Qui est ton entraîneur ?
« Je me gère, je n’ai pas de coach. Je n’ai jamais eu vraiment d’entraîneur, sauf entre 1994 et 1998. J’ai appris à bien me connaître. J’ai fait des erreurs, j’ai voulu en permanence tester, apporter des éléments différents. Aujourd’hui, j’espère faire les bons choix. Avec l’expérience, il est évident que c’est plus facile de s’auto-gérer. En tout cas, quand on atteint un certain niveau, on se dit qu’on est un minimum dans le vrai. Le fait d’être performant valide la méthode d’entraînement. »

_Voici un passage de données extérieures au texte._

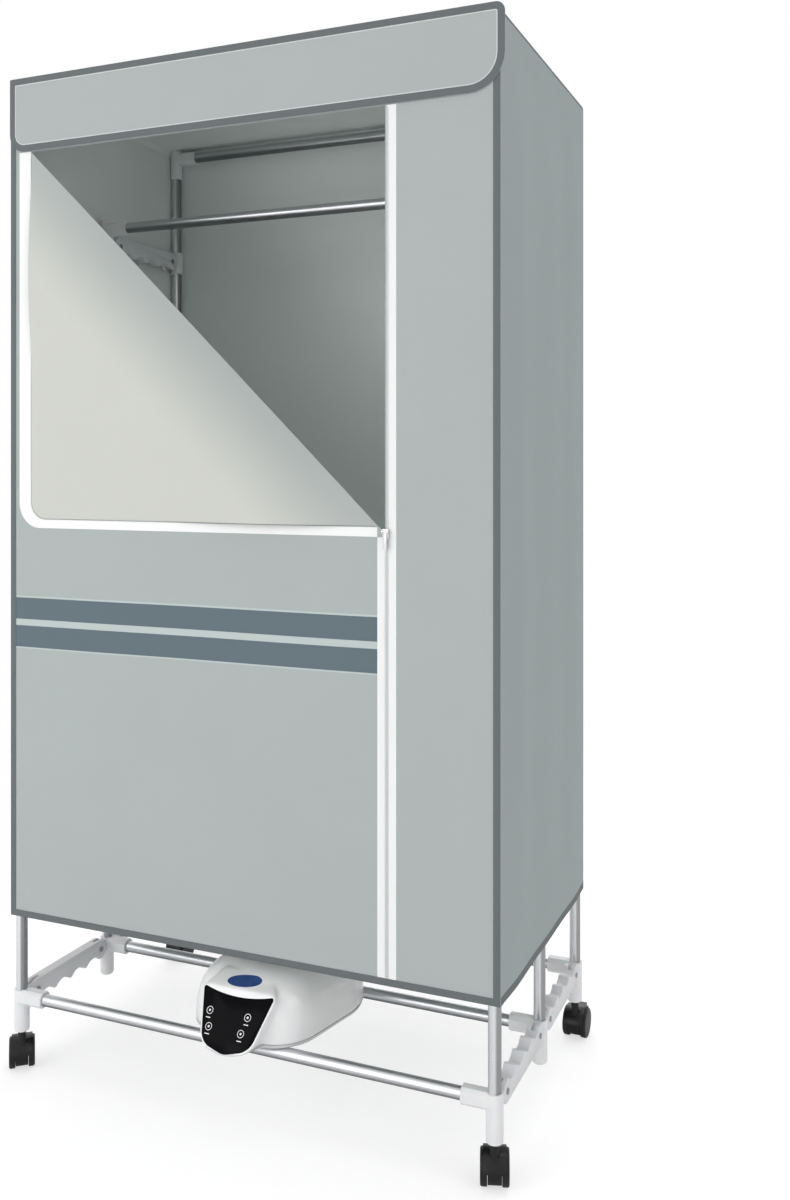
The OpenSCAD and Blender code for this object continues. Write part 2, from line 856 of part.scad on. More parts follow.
module heater_base() {
    color("#e8e9e8") difference() {
        union() {
            intersection() {
                heater_outer();
                slab(rest_z, shell_z);
            }
            for (x = [8, board[0] - 8])
                translate([board_at[0] + x, board_at[1] + board[1] / 2, shell_z - 1])
                    cylinder(h = standoff_h + 1, r = 3);
        }
        on_panel(panel_t + 0.3) linear_extrude(20) panel_outline(0.1);
        for (i = [-3:3]) translate([fan_x + i * inlet_pitch - inlet_w / 2, fan_y - inlet_y, rest_z - 1])
            cube([inlet_w, inlet_l, heater_base_t + 2]);
        for (p = screws_at) translate([p[0], p[1], rest_z - 1]) {
            cylinder(h = heater_base_t + 2, r = screw_r + 0.1);
            cylinder(h = screw_head_t + 1.1, r = screw_head_r + 0.1);
        }
    }
}

module heater_shell() {
    color("#f0f1f0") difference() {
        union() {
            difference() {
                intersection() {
                    heater_outer();
                    slab(shell_z, heater_top + 1);
                }
                difference() {
                    body_block(1 - 1.25 * heater_wall / heater_reach, heater_wall);
                    translate([0, tail_y, rest_z + 2 * heater_wall]) rotate([atan(tail_slope), 0, 0])
                        translate([-frame_w / 2, -frame_w, -frame_w]) cube([frame_w, 2 * frame_w, frame_w]);
                    for (p = screws_at) translate([p[0], p[1], rest_z])
                        cylinder(h = heater_h, r = boss_r);
                }
                intersection() {
                    tongue(heater_wall + rim_w, panel_t + heater_wall + 1);
                    slab(rest_z, heater_top);
                }
            }
        }
        on_panel(panel_t + 0.1) linear_extrude(20) panel_outline(0.1);
        translate([fan_x, fan_y, shell_z]) cylinder(h = heater_h, r = duct_r + duct_wall + 0.1);
        translate([fan_x, gland_y - 20, gland_z]) rotate([-90, 0, 0]) cylinder(h = 40, r = gland_r + 0.1);
        for (p = screws_at) translate([p[0], p[1], shell_z - 1])
            cylinder(h = screw_l + 1, r = screw_r + 0.05);
    }
}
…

Quelle est donc la méthode Meyssat ?
« Plus les années passent, plus je diversifie l’entraînement. Je prône complètement l’entraînement croisé. J’aime la diversité. En trail, on est confronté à des difficultés de déplacement en raison de la nature du terrain, donc il faut être complet d’un point de vue musculaire. Le vélo apporte beaucoup de puissance et limite les chocs. J’ai constaté que je suis beaucoup plus fort à pied en montagne l’été que l’hiver, autrement dit quand je roule davantage à l’extérieur. En été, je réalise la moitié de mon entraînement à vélo et l’autre moitié à pied. En hiver, je maintiens un entraînement de home trainer par semaine. »

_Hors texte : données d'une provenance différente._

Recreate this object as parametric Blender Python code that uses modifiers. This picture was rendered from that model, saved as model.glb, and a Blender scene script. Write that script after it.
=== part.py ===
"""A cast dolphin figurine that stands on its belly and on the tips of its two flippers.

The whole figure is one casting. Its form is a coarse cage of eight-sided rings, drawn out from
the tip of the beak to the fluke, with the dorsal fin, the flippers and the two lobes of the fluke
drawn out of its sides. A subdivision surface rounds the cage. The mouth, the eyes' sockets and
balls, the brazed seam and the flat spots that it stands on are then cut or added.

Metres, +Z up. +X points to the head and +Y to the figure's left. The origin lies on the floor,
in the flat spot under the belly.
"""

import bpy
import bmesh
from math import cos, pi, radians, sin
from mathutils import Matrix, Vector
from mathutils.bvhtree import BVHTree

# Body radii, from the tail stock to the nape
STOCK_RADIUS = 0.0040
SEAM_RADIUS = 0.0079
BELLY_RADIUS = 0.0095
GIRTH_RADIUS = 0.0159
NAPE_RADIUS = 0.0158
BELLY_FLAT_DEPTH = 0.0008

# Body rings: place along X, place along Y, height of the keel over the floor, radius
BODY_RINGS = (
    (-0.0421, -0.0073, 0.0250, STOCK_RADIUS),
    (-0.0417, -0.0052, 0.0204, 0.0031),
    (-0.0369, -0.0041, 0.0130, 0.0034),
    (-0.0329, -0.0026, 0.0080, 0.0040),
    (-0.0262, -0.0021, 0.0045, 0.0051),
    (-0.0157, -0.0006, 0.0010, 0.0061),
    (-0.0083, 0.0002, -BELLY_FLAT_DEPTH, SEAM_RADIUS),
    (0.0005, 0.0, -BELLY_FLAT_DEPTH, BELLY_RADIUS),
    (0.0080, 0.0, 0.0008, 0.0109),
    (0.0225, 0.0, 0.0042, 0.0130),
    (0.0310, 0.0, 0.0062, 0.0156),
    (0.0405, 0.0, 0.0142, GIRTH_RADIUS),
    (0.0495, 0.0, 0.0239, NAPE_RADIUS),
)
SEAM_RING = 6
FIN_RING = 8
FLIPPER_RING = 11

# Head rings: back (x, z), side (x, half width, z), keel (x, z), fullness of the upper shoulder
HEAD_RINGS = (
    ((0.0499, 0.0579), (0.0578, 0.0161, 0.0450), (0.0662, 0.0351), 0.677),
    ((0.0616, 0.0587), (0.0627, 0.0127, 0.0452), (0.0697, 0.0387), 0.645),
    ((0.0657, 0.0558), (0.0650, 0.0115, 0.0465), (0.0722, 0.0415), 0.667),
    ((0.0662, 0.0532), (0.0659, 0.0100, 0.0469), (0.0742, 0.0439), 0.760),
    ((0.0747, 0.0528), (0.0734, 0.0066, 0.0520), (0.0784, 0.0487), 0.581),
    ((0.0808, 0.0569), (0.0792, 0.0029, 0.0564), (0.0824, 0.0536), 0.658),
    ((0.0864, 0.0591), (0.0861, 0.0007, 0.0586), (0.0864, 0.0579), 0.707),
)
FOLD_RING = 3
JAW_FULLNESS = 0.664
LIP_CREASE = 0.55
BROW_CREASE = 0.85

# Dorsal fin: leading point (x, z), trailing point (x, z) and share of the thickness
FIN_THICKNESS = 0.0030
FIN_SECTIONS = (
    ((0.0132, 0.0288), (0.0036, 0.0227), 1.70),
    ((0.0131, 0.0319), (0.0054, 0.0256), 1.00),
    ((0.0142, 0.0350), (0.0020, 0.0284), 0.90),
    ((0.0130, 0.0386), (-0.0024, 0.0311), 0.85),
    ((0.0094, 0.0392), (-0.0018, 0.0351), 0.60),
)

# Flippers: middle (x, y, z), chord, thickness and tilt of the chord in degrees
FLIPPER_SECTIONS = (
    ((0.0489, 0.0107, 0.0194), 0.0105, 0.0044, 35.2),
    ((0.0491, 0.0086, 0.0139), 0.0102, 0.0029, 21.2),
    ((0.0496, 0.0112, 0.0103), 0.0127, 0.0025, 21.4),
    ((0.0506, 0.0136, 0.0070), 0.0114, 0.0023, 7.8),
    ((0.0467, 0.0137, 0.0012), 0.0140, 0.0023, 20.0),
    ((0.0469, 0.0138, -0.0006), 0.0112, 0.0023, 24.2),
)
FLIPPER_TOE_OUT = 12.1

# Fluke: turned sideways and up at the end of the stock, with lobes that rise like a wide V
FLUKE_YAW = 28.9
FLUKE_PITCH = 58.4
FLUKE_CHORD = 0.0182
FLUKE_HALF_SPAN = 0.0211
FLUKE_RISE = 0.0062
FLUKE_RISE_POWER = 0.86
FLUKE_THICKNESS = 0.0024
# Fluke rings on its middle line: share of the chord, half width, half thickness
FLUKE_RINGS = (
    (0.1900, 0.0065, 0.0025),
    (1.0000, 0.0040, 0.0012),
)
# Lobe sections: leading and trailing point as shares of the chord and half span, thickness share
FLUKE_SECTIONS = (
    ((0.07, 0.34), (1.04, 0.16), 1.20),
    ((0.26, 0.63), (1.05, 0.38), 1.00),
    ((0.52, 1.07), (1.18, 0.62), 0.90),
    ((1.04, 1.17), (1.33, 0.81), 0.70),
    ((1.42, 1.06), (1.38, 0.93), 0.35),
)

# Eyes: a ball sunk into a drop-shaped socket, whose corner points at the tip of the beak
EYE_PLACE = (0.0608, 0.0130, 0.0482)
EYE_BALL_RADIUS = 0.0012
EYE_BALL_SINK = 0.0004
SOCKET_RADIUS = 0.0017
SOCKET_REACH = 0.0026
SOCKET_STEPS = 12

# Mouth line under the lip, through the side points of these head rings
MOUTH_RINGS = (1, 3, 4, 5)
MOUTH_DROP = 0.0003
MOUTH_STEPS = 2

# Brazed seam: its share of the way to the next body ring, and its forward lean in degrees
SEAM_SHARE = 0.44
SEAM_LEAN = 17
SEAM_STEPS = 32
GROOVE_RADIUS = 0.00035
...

Tu es spécialiste de course en montagne et trail court. Les longues distances t’attirent-elles ?
« Le trail m’intéresse jusqu’à 40-50 km. Je n’ai pas envie de passer des heures à l’entraînement. Or préparer un ultra exige des sorties très longues et contraignantes. Quand tu veux avoir une vie à côté, tu ne peux pas tout caser. Je reste coureur, donc je préfère les épreuves où l’on court vraiment et où l’on court rapidement. J’aime quand ça court. Je n’aime pas marcher dans les montées. Si je veux marcher, je prends mon sac de rando ! Mais je comprends que certains prennent plaisir dans l’ultra. Je suis admiratif de ceux qui font l’UTMB et la Diagonale des Fous car c’est dur de courir encore après 20 heures d’effort. Ceci dit, je ne suis pas sûr que ce soit très bon pour l’organisme. »

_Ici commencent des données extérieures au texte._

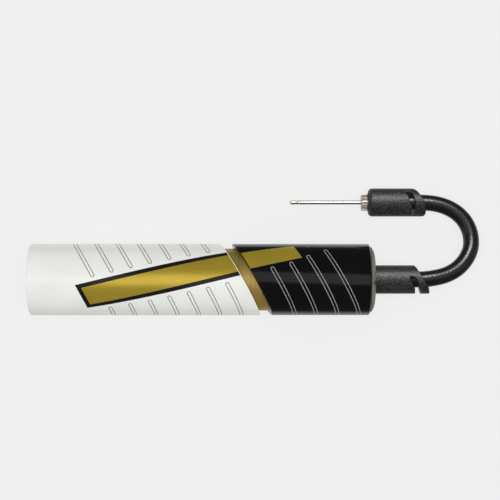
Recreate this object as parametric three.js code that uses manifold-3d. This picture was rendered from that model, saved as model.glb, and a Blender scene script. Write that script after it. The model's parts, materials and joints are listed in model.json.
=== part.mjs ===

Quels sont tes objectifs en 2016 ?
« C’est encore un peu flou, mais je sais déjà que je vais évoluer sur plusieurs circuits. En course de montagne, je serai aux championnats de France pour tenter une qualification aux championnats d’Europe. Je ferai aussi un peu de trail. Cette année, j’aurai un double emploi puisque j’évoluerai aussi en duathlon en D1 pour l’équipe de Metz, championne de France 2015, que j’ai intégrée. Je serai donc sur plusieurs fronts, comme chaque année ! »
Manu Meyssat
35 ans
Enseignant de la conduite à Lyon et coach sportif
http://manu-meyssat-coaching.joomla.com/presentation
Palmarès express
Vice-champion de France de course en montagne 2014, 2009 et 2007
Vainqueur de la coupe de France de course en montagne en 2013 et 2009
13e aux championnats d’Europe de course en montagne en 2013, 8e en 2010 et 2009, 15e en 2008
Vice-champion d’Europe par équipe de course en montagne 2010, 2009 et 2008
20e aux championnats du monde de course en montagne 2013 et 2010
Champion de France de trail 2011
Vice-champion de France de trail 2013 et 2010
Vainqueur du TTN court 2013
Champion de France de kilomètre vertical 2014
12e des championnats du monde de marathon de skyrunning 2014
12/02/2016 at 04:15
Bonjour ! sais-tu par hasard de quelle manière il a modifié sa gestuelle et quel était le souci qui l’a mené à la blessure ?
12/02/2016 at 16:52
Bonjour ! Emmanuel m’a parlé d’un pied qui « vrillait », mais je n’en sais pas bien plus. Apparemment, c’était la pratique intensive avec une mauvaise pose de pied au sol qui a engendré au fil du temps une tendinite chronique et un problème au genou. J’imagine qu’il y avait un faisceau de paramètres expliquant la blessure : mauvaise gestuelle, peut-être un peu de fatigue, peut-être aussi un manque de renforcement musculaire (qu’il a désormais intégré dans son entraînement hebdomadaire). Sa blessure fait-elle écho à un problème que tu rencontres également ?
12/02/2016 at 17:32
La plupart des blogs évoquent des semelles orthopédiques pour corriger un défaut de foulée ( ou bien de nombreuses visites chez un kiné ou osthéo) mais très rarement un « ré-apprentissage » de la course à pied, comme il le décrit lui même (« J’ai réappris à courir. Je pensais que c’était impossible de modifier ma gestuelle … » ); il me semblait donc intéressant d’en savoir plus sur sa démarche. Ca fait écho à une petite « dissymétrie » que j’ai observé chez moi et que je tente de corriger par la technique également.